The Role of Hybrid Equity Funds in a Diversified Portfolio
Hybrid equity funds or balanced funds are mutual funds that invest in equity and debt. They provide a diversified portfolio suitable for a variety of investors. Here is an in-depth look at hybrid mutual funds, their strategies, roles, benefits, drawbacks, and how they can fit into your investment strategy.
Hybrid Fund Asset Allocation Strategies
Diversification involves spreading your investments across securities and asset classes like equity and debt to distribute risk. This is a crucial feature of hybrid equity funds, with the debt-equity ratio varying based on the type of scheme. Here are the primary types of hybrid equity mutual funds:
- Conservative Hybrid Funds: These funds invest up to 90% of their assets in debt instruments and at least 10% in equity. This balance offers growth and stability, making it suitable for investors with a moderate risk appetite.
- Balanced Hybrid Funds: These funds allocate 40% to 60% of their assets to equity and debt. This balance seeks growth and stability, making it ideal for investors with a moderate risk appetite.
Multi-Asset Allocation Funds: These funds allocate investments across at least three asset classes, such as equity, debt, and gold or real estate. This strategy further diversifies the portfolio, leveraging different market conditions to optimise returns and reduce risk.
Role of Hybrid Funds in Your Portfolio
Hybrid equity funds can serve as a valuable addition to your investment portfolio. They cater to different investor profiles through their varied asset allocations. Here is how they can fit into your portfolio:
- Risk Mitigation: By diversifying across multiple asset classes, hybrid equity funds help spread risk. If one asset class underperforms, other classes compensate, reducing the overall risk. For example, the debt component can stabilise if the equity market is down.
- Return Potential: Different asset classes perform differently under various market conditions. During market volatility, debt securities perform better than equities, providing a cushion. Conversely, during market upswings, equities can drive growth. This balance allows hybrid equity funds to provide steady returns over time.
- Navigating Volatility: Hybrid equity funds can adjust their asset allocation in response to market conditions. For instance, balanced advantage and multi-asset allocation funds can increase their equity allocation during bullish markets and boost their debt holdings during bearish periods. This flexibility helps in navigating market volatility effectively.
- Professional Management: Experienced portfolio managers manage hybrid equity funds, making investment decisions based on thorough market research and analysis. This professional management benefits investors new to investing or those needing more time or expertise to manage their portfolios actively.

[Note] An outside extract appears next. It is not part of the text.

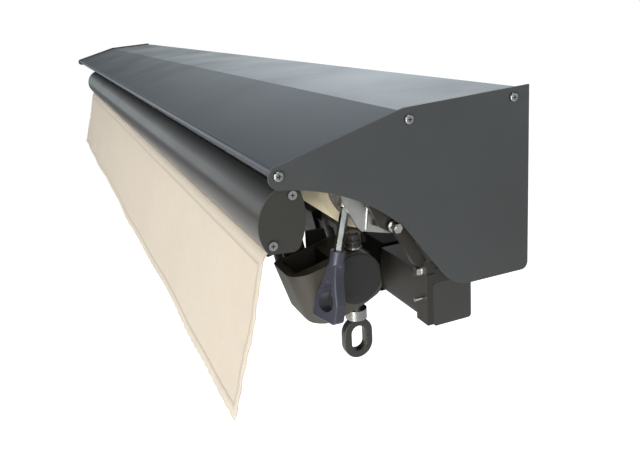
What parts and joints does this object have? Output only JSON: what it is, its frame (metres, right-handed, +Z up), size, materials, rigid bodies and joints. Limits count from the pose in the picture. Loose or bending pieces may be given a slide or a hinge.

- Convenience: Investing in hybrid equity funds offers a convenient way to achieve diversification through a single investment. Instead of selecting and managing multiple individual stocks and bonds, investors can achieve a diversified portfolio with a single hybrid equity funds investment.
Drawbacks of Hybrid Funds
Despite their benefits, hybrid equity funds have some potential drawbacks:
- Market Volatility: Like any other investment, hybrid equity fund returns can be affected by market volatility. Both equity and debt markets can experience fluctuations, impacting on the fund’s overall returns.
- Dual Market Exposure: Investing in equity and debt exposes investors to both markets’ risks and ups and downs. This dual exposure means that hybrid equity funds can be impacted by adverse conditions in either market.
- Active Management: Hybrid equity funds are actively managed, which means fund managers make regular decisions about asset allocation. This might not suit investors who prefer a hands-on approach to managing their portfolios or passive investments like index funds or ETFs.
- Lack of Pure Exposure: Investors seeking pure exposure to either equity or debt might not find hybrid equity funds attractive. These funds provide a mix of both, which might not align with the specific investment goals of investors looking for concentrated exposure.
Conclusion
Hybrid equity funds combine equity and debt investments to balance return potential with risk mitigation. Their strategic asset allocation can suit investors seeking diversification through a single investment. However, hybrid equity funds are susceptible to market volatility like any other investment. Investing in hybrid equity funds should align with your risk tolerance and investment objectives.
Hybrid funds offer a blend of growth and stability, making them suitable for different types of investors. Whether you lean towards conservatism, seek stability with growth potential, or embrace a more aggressive approach for higher returns with managed risk, hybrid funds can significantly enhance your investment portfolio. As always, assessing your financial goals, risk appetite, and investment horizon is essential before making investment decisions.